It is important to talk of control of land, and I refer to the recent announcement by the state government in Queensland of legislation that should enable greater control for Indigenous communities on Cape York. This is very welcome. It involves a range of measures, including formal recognition of native title in the Wild Rivers Act and an Indigenous economic and employment package, including confirmation of ranger positions and support for Indigenous arts, culture and tourism enterprises. I call on the federal government to back up some of these measures, and I point to the recent Senate Environment, Communications, Information Technology and the Arts Committee report into national parks, which called for further funding for World Heritage and for further involvement of Indigenous people in management. One of the areas I am particularly pleased with in the Cape York package is the preparedness to require joint management of national park areas with traditional owners. That has been a real barrier and something for which I have pushed for a long time.
I note some positive commentary about that, including from Noel Pearson and others in the Cape York Indigenous community. I am pleased about that, but I am concerned about the continued attacks on the Wilderness Society, and particularly individuals within the Wilderness Society. Key campaigners in the Wilderness Society have been amongst those who I know have been pushing for more Indigenous control in land management and more economic opportunities for Indigenous people in caring for country. There have been differences of opinion over the wild rivers issue. I do not have a problem with people expressing differences of opinion, but it appears to me that those differences over wild rivers have been sorted out. The Wilderness Society has welcomed this package, and certainly Noel Pearson has also welcomed the control over water there.

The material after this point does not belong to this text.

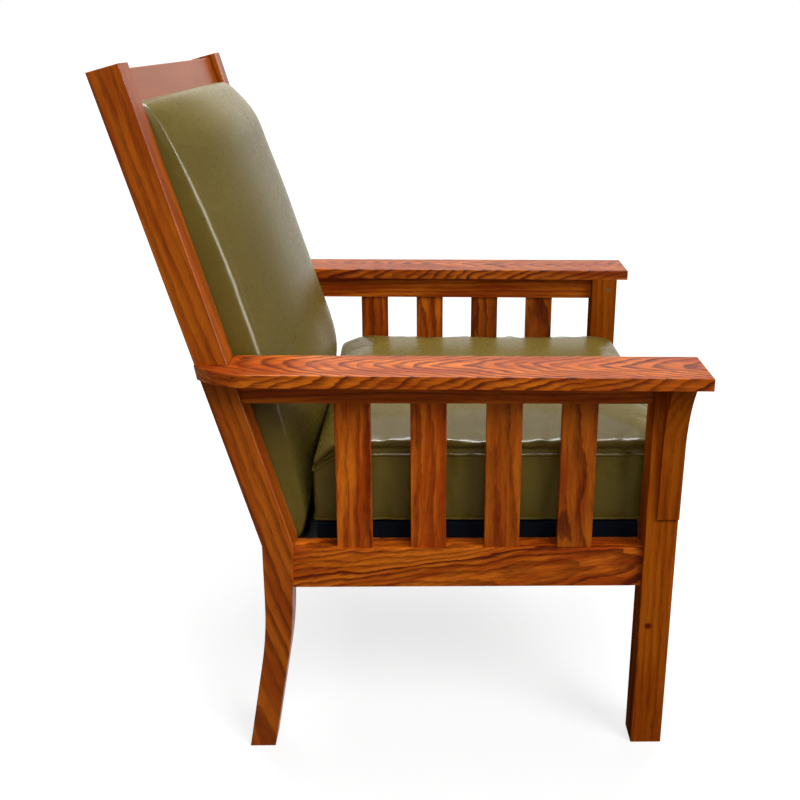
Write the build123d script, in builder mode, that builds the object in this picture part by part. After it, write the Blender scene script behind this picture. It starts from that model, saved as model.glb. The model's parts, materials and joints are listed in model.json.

I would like particularly to mention Anthony Esposito and Lyndon Schneiders, who personally have been attacked publicly a number of times in the media. I think that is unfair, frankly. There can be differences of opinion, but if I had to point to two conservationists in Australia who have focused over decades on trying to get greater awareness of the needs of Indigenous people, I would point to them. Apart from being unfair, I think it also presents a risk. If there are others in the conservation movement who are not as committed to Indigenous issues and they see committed people getting publicly attacked—whatever their mistakes may have been; I have no doubt about their commitment—it really runs the risk of those others saying, ‘It’s not really worth our bother; it’s too hard.’ These are difficult areas, but you need to support those people who make the effort to engage with the issues. I call on all parties in that region to work together— (Time expired)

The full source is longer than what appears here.